▸ **WHAT THE TASK REQUIRES**: Within the material below, locate the line with "across = [vertex.co.x" and the line with "obj.parent = empty", then return those two lines and all lines between them, exactly as written.

▸ **RECORDED DATA**:
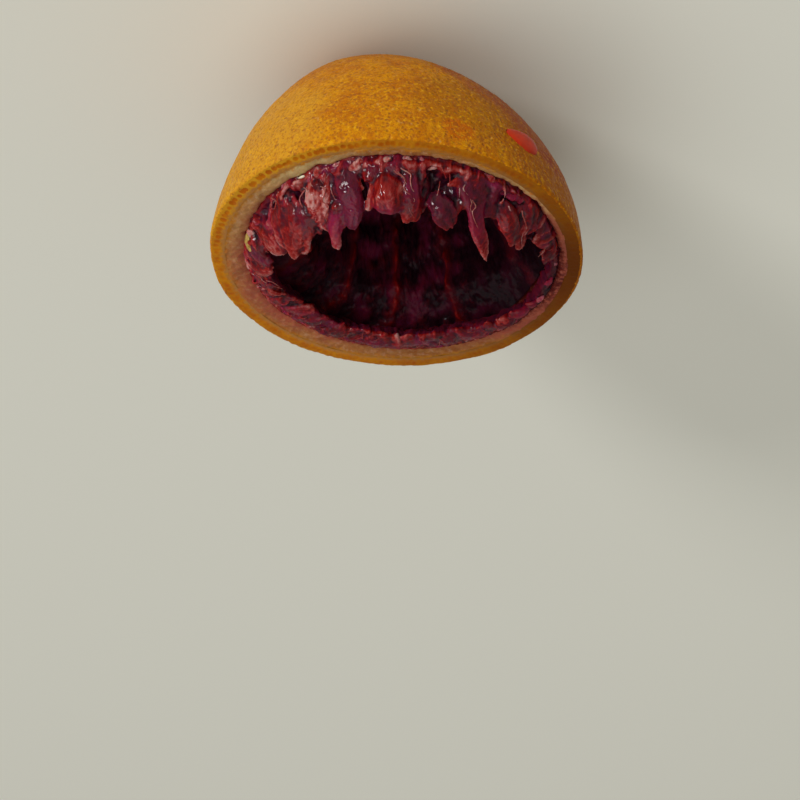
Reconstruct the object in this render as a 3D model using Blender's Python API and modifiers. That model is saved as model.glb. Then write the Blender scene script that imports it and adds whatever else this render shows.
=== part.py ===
"""Half a blood orange after juicing: a thick peel cup with a reamed hollow and torn pulp at its mouth.

It lies dome down on a small flat spot, with the cut side up. Metres, +Z up, origin at the middle of
the base. The front is -Y, where the longest pulp tongues stand. They lean inward over the hollow, as
the reamer left them.
"""
import math

import bmesh
import bpy
from mathutils import Vector, noise

# Driving dimensions of the fruit
RIM_RADIUS = 0.035
DOME_DEPTH = 0.0427
DOME_ROUNDNESS = 1.83
POLE_LEAN = 0.0074
POLE_LEAN_POWER = 3.0
REST_SPOT_DEPTH = 0.0019
CUT_HEIGHT = DOME_DEPTH - REST_SPOT_DEPTH

# The cut peel, and the flesh ring inside it
PEEL_WIDTH = 0.0058
PEEL_WIDTH_SWING = 0.0006
ZEST_ROUND = 0.0006
PITH_STEP = 0.0014
PITH_LIP = 0.0008
FLESH_CREST_RADIUS = 0.0245
FLESH_CREST_RISE = 0.0004
FLESH_CREST_WIDTH = 0.0026
FLESH_EASE = 0.0004
ZEST_INSET = 0.0022

# The hollow that the reamer leaves
SEGMENT_COUNT = 10
MOUTH_RADIUS = 0.0208
HOLLOW_FLOOR_RADIUS = 0.0060
HOLLOW_FLOOR_HEIGHT = 0.0080
HOLLOW_SWELL = 0.52
HOLLOW_DISH = 0.0004
HOLLOW_FIRST_STEP = 0.0010
HOLLOW_LAST_DROP = 0.0020
FLUTE_DEPTH = 0.0011
TEAR_DEPTH = 0.0016
TEAR_STARTS = 0.8
TEAR_COUNT = 17
UNEVENNESS = 0.00035
UNEVENNESS_PER_METRE = 60.0

# The stretch of the mouth, on the right, where the reamer has scoured the wall bare
SCOUR_TURN = math.radians(-102.0)
SCOUR_SPREAD = math.radians(30.0)
SCOUR_SHARE = 0.62
SCOUR_SINK = 0.0050
SCOUR_WALL = 0.0070

# How finely the fruit is divided
TURN_STEPS = 72
DOME_STEPS = 15
WALL_STEPS = 9

# Torn pulp tongues: turn round the mouth from the front, slope, length above the cut, half width
TONGUES = (
    ("lump_left_upper", 52, 56, 0.0098, 0.0052),
    ("lump_left_lower", 67, 56, 0.0080, 0.0040),
    ("membrane_pale", 34, 58, 0.0098, 0.0036),
    ("tail_magenta", 27, 58, 0.0126, 0.0028),
    ("body_wine", 19, 58, 0.0106, 0.0036),
    ("sac_bright", 4, 56, 0.0088, 0.0044),
    ("tongue_wrinkled", -7, 58, 0.0100, 0.0034),
    ("tongue_short", -20, 58, 0.0096, 0.0036),
    ("strand_root", -32, 56, 0.0090, 0.0040),
    ("strand_long", -42, 58, 0.0112, 0.0026),
    ("sacs_right", -54, 52, 0.0068, 0.0042),
    ("lobe_left", 84, 50, 0.0062, 0.0046),
    ("lobe_back_left", 112, 36, 0.0048, 0.0048),
    ("lobe_back", 148, 26, 0.0044, 0.0050),
    ("lobe_back_right", -164, 26, 0.0044, 0.0048),
)
TONGUE_ROOT_RADIUS = 0.0262
TONGUE_CURL = math.radians(8.0)
TONGUE_SEGMENTS = 10
TONGUE_RINGS = 8
TONGUE_ROOT_DEPTH = 0.0045
TONGUE_BLUNTNESS = 3.0
TONGUE_SWELL = 1.1
TONGUE_TAPER = 0.35
TONGUE_THICKNESS = 0.60
TONGUE_RIDGES = 3
TONGUE_RIDGE_DEPTH = 0.14


def clear_scene():
    for thing in list(bpy.data.objects):
        bpy.data.objects.remove(thing, do_unlink=True)


def make_collection(name):
    collection = bpy.data.collections.new(name)
    bpy.context.scene.collection.children.link(collection)
    return collection


def peel_material():
    """Waxy orange zest, which gives the part its main colour."""
    material = bpy.data.materials.new("orange_peel")
    material.use_nodes = True
    shader = material.node_tree.nodes["Principled BSDF"]
    shader.inputs["Base Color"].default_value = (0.60, 0.25, 0.015, 1.0)
    shader.inputs["Roughness"].default_value = 0.45
    shader.inputs["Metallic"].default_value = 0.0
    return material


def dome_radius(depth):
    """Outer radius at a depth below the cut: a slightly pointed superellipse."""
    share = min(max(depth / DOME_DEPTH, 0.0), 1.0)
    return RIM_RADIUS * (1.0 - share ** DOME_ROUNDNESS) ** (1.0 / DOME_ROUNDNESS)


def hollow_radius(height):
    """Radius of the reamed hollow, which opens from its floor to the mouth."""
    share = (height - HOLLOW_FLOOR_HEIGHT) / (CUT_HEIGHT - HOLLOW_FLOOR_HEIGHT)
    return HOLLOW_FLOOR_RADIUS + (MOUTH_RADIUS - HOLLOW_FLOOR_RADIUS) * max(share, 0.0) ** HOLLOW_SWELL


def section_points():
    """The half section as (radius, height), from the hollow's floor over the rim and down the dome."""
    pith_radius = RIM_RADIUS - PEEL_WIDTH
    points = [(0.0, HOLLOW_FLOOR_HEIGHT - HOLLOW_DISH), (HOLLOW_FLOOR_RADIUS * 0.6, HOLLOW_FLOOR_HEIGHT)]
    first = HOLLOW_FLOOR_HEIGHT + HOLLOW_FIRST_STEP
    last = CUT_HEIGHT - HOLLOW_LAST_DROP
    for step in range(WALL_STEPS + 1):
        height = first + (last - first) * step / WALL_STEPS
        points.append((hollow_radius(height), height))
    points.append((0.5 * (MOUTH_RADIUS + FLESH_CREST_RADIUS), CUT_HEIGHT - FLESH_EASE))
    points.append((FLESH_CREST_RADIUS, CUT_HEIGHT + FLESH_CREST_RISE))
    points.append((FLESH_CREST_RADIUS + FLESH_CREST_WIDTH, CUT_HEIGHT - 0.5 * FLESH_EASE))
    points.append((pith_radius - PITH_LIP, CUT_HEIGHT - PITH_STEP))
    points.append((pith_radius, CUT_HEIGHT - FLESH_EASE))
    points.append((pith_radius + PITH_LIP, CUT_HEIGHT))
    points.append((RIM_RADIUS - ZEST_INSET, CUT_HEIGHT))
    points.append((RIM_RADIUS - ZEST_ROUND, CUT_HEIGHT))
    points.append((RIM_RADIUS - 0.3 * ZEST_ROUND, CUT_HEIGHT - 0.3 * ZEST_ROUND))
    for step in range(DOME_STEPS + 1):
        share = step / DOME_STEPS
        depth = ZEST_ROUND + (CUT_HEIGHT - ZEST_ROUND) * math.sin(0.5 * math.pi * share)
        points.append((dome_radius(depth), CUT_HEIGHT - depth))
    points.append((0.0, 0.0))
    return points


def turned_object(name, points, collection):
    """Turn an open half section about Z into a closed solid."""
    mesh = bpy.data.meshes.new(name)
    edges = [(index, index + 1) for index in range(len(points) - 1)]
    mesh.from_pydata([(radius, 0.0, height) for radius, height in points], edges, [])
    turned = bpy.data.objects.new(name, mesh)
    collection.objects.link(turned)
    screw = turned.modifiers.new("turn", "SCREW")
    screw.axis = "Z"
    screw.angle = 2.0 * math.pi
    screw.steps = TURN_STEPS
    screw.render_steps = TURN_STEPS
    screw.use_merge_vertices = True
    screw.merge_threshold = 0.00002
    screw.use_smooth_shade = True
    return turned


def made_real(source, collection):
    """Replace an object by its evaluated mesh, with the modifiers taken up."""
    depsgraph = bpy.context.evaluated_depsgraph_get()
    mesh = bpy.data.meshes.new_from_object(source.evaluated_get(depsgraph))
    name = source.name
    bpy.data.objects.remove(source, do_unlink=True)
    mesh.name = name
    real = bpy.data.objects.new(name, mesh)
    collection.objects.link(real)
    return real


def torn_place(turn, radius, height):
    """Where a point of the plain section lies once the flesh is fluted, torn and scoured."""
    up_the_wall = min(max((height - HOLLOW_FLOOR_HEIGHT) / (CUT_HEIGHT - HOLLOW_FLOOR_HEIGHT), 0.0), 1.0)
    near_mouth = max(0.0, up_the_wall - TEAR_STARTS) / (1.0 - TEAR_STARTS)
    flute = math.cos(SEGMENT_COUNT * turn + 0.6 * math.sin(2.0 * turn))
    radius += FLUTE_DEPTH * flute * math.sin(0.5 * math.pi * up_the_wall)
    torn = 0.6 * math.sin(SEGMENT_COUNT * turn + 1.1) + 0.4 * math.sin(TEAR_COUNT * turn + 0.4)
    height += TEAR_DEPTH * (0.55 * torn - 0.35) * near_mouth
    aside = (turn - SCOUR_TURN + math.pi) % (2.0 * math.pi) - math.pi
    scoured = math.exp(-((aside / SCOUR_SPREAD) ** 2)) * math.sin(0.5 * math.pi * up_the_wall)
    radius += SCOUR_SHARE * scoured * max(0.0, RIM_RADIUS - SCOUR_WALL - radius)
    height -= SCOUR_SINK * scoured * near_mouth
    return radius, height


def is_peel(radius, height):
    """True on the skin, the cut peel and the rest spot, which the tearing leaves alone."""
    cut_peel = radius > RIM_RADIUS - PEEL_WIDTH - 0.0002 and height > CUT_HEIGHT - 0.001
    skin = radius > dome_radius(CUT_HEIGHT - height) - 0.0004 or height < 0.0002
    return cut_peel or skin


def make_uneven(mesh):
    """Tear and flute the flesh, vary the peel's width, lean the pole and roughen the dome's round."""
    for vertex in mesh.vertices:
        position = vertex.co
        radius = math.hypot(position.x, position.y)
        turn = math.atan2(position.x, -position.y)
        height = position.z
        if radius > 1e-6 and not is_peel(radius, height):
            radius, height = torn_place(turn, radius, height)
        inner_edge = RIM_RADIUS - PEEL_WIDTH
        if inner_edge - 0.001 < radius < inner_edge + 0.001 and height > CUT_HEIGHT - 0.002:
            radius += PEEL_WIDTH_SWING * math.cos(2.0 * turn)
        depth_share = max(0.0, (CUT_HEIGHT - height) / DOME_DEPTH)
        swell = 1.0 + UNEVENNESS / RIM_RADIUS * noise.noise(position * UNEVENNESS_PER_METRE)
        lean = POLE_LEAN * depth_share ** POLE_LEAN_POWER
        vertex.co = (radius * swell * math.sin(turn) + lean, -radius * swell * math.cos(turn), height)


def tongue_frame(turn_degrees):
    """Place on the cut that a tongue passes through, and its outward and sideways directions."""
    turn = math.radians(turn_degrees)
    outward = Vector((math.sin(turn), -math.cos(turn), 0.0))
    sideways = Vector((math.cos(turn), math.sin(turn), 0.0))
    passing = outward * TONGUE_ROOT_RADIUS + Vector((0.0, 0.0, CUT_HEIGHT))
    return passing, outward, sideways


def bend_tongue(mesh, tongue):
    """Draw a unit ball out into a tapered, ridged tongue that leans in over the hollow."""
    name, turn_degrees, slope_degrees, length, half_width = tongue
    passing, outward, sideways = tongue_frame(turn_degrees)
    for vertex in mesh.vertices:
        along = 0.5 * (vertex.co.z + 1.0)
        round_turn = math.atan2(vertex.co.y, vertex.co.x)
        ridge = 1.0 + TONGUE_RIDGE_DEPTH * math.cos(TONGUE_RIDGES * round_turn + turn_degrees)
        blunt = (1.0 - abs(vertex.co.z) ** TONGUE_BLUNTNESS) ** 0.5
        spread = blunt * half_width * ridge * (TONGUE_SWELL - TONGUE_TAPER * along)
        slope = math.radians(slope_degrees) - TONGUE_CURL * (along - 0.5)
        way = Vector((0.0, 0.0, math.sin(slope))) - outward * math.cos(slope)
        thick = way.cross(sideways).normalized()
        centre = passing + way * ((length + TONGUE_ROOT_DEPTH) * along - TONGUE_ROOT_DEPTH)
        across = sideways * (spread * math.cos(round_turn))
        through = thick * (spread * TONGUE_THICKNESS * math.sin(round_turn))
        vertex.co = centre + across + through


def make_tongue(tongue, collection):
    """One torn tongue of pulp, as a closed solid that is joined to the flesh."""
    mesh = bpy.data.meshes.new(tongue[0])
    body = bmesh.new()
    bmesh.ops.create_uvsphere(body, u_segments=TONGUE_SEGMENTS, v_segments=TONGUE_RINGS, radius=1.0)
    body.to_mesh(mesh)
    body.free()
    bend_tongue(mesh, tongue)
    solid = bpy.data.objects.new(tongue[0], mesh)
    solid.hide_render = True
    solid.display_type = "WIRE"
    collection.objects.link(solid)
    face_outwards(mesh)
    return solid


def face_outwards(mesh):
    body = bmesh.new()
    body.from_mesh(mesh)
    bmesh.ops.recalc_face_normals(body, faces=body.faces)
    body.to_mesh(mesh)
    body.free()


def join_tongues(half, tongues):
    """Grow the tongues into the flesh, so that the half stays one solid."""
    for tongue in tongues:
        union = half.modifiers.new(tongue.name, "BOOLEAN")
        union.operation = "UNION"
        union.solver = "EXACT"
        union.object = tongue


def centre_on_origin(mesh):
    """Bring the middle of the outline to the origin, with the rest spot at height 0."""
    across = [vertex.co.x for vertex in mesh.vertices]
    along = [vertex.co.y for vertex in mesh.vertices]
    shift = Vector((0.5 * (min(across) + max(across)), 0.5 * (min(along) + max(along)), 0.0))
    for vertex in mesh.vertices:
        vertex.co -= shift


def build():
    clear_scene()
    fruit = make_collection("blood_orange_half")
    joined_pieces = make_collection("joined_pieces")
    half = turned_object("blood_orange_half", section_points(), fruit)
    half = made_real(half, fruit)
    make_uneven(half.data)
    face_outwards(half.data)
    centre_on_origin(half.data)
    half.data.materials.append(peel_material())
    tongues = [make_tongue(tongue, joined_pieces) for tongue in TONGUES]
    join_tongues(half, tongues)
    half.data.shade_smooth()
    half.data.set_sharp_from_angle(angle=math.radians(50.0))


build()
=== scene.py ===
import math
import random

import bpy
import numpy as np
from mathutils import Matrix, Vector, kdtree, noise


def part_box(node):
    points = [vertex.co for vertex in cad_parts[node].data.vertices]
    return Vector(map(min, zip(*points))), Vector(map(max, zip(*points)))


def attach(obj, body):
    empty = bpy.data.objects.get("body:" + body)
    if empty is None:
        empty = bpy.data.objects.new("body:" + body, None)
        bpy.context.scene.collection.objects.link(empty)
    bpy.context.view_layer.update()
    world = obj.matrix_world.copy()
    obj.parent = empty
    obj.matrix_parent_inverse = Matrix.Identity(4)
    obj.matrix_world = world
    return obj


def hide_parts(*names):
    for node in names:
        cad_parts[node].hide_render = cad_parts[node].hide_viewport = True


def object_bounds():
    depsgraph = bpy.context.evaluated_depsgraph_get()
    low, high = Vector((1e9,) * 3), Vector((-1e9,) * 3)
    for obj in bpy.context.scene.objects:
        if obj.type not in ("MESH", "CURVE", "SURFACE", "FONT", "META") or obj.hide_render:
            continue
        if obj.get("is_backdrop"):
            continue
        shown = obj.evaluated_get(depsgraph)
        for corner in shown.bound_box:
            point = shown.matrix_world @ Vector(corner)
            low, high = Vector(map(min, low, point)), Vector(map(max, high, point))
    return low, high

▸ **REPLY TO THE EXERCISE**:
    across = [vertex.co.x for vertex in mesh.vertices]
    along = [vertex.co.y for vertex in mesh.vertices]
    shift = Vector((0.5 * (min(across) + max(across)), 0.5 * (min(along) + max(along)), 0.0))
    for vertex in mesh.vertices:
        vertex.co -= shift


def build():
    clear_scene()
    fruit = make_collection("blood_orange_half")
    joined_pieces = make_collection("joined_pieces")
    half = turned_object("blood_orange_half", section_points(), fruit)
    half = made_real(half, fruit)
    make_uneven(half.data)
    face_outwards(half.data)
    centre_on_origin(half.data)
    half.data.materials.append(peel_material())
    tongues = [make_tongue(tongue, joined_pieces) for tongue in TONGUES]
    join_tongues(half, tongues)
    half.data.shade_smooth()
    half.data.set_sharp_from_angle(angle=math.radians(50.0))


build()
=== scene.py ===
import math
import random

import bpy
import numpy as np
from mathutils import Matrix, Vector, kdtree, noise


def part_box(node):
    points = [vertex.co for vertex in cad_parts[node].data.vertices]
    return Vector(map(min, zip(*points))), Vector(map(max, zip(*points)))


def attach(obj, body):
    empty = bpy.data.objects.get("body:" + body)
    if empty is None:
        empty = bpy.data.objects.new("body:" + body, None)
        bpy.context.scene.collection.objects.link(empty)
    bpy.context.view_layer.update()
    world = obj.matrix_world.copy()
    obj.parent = empty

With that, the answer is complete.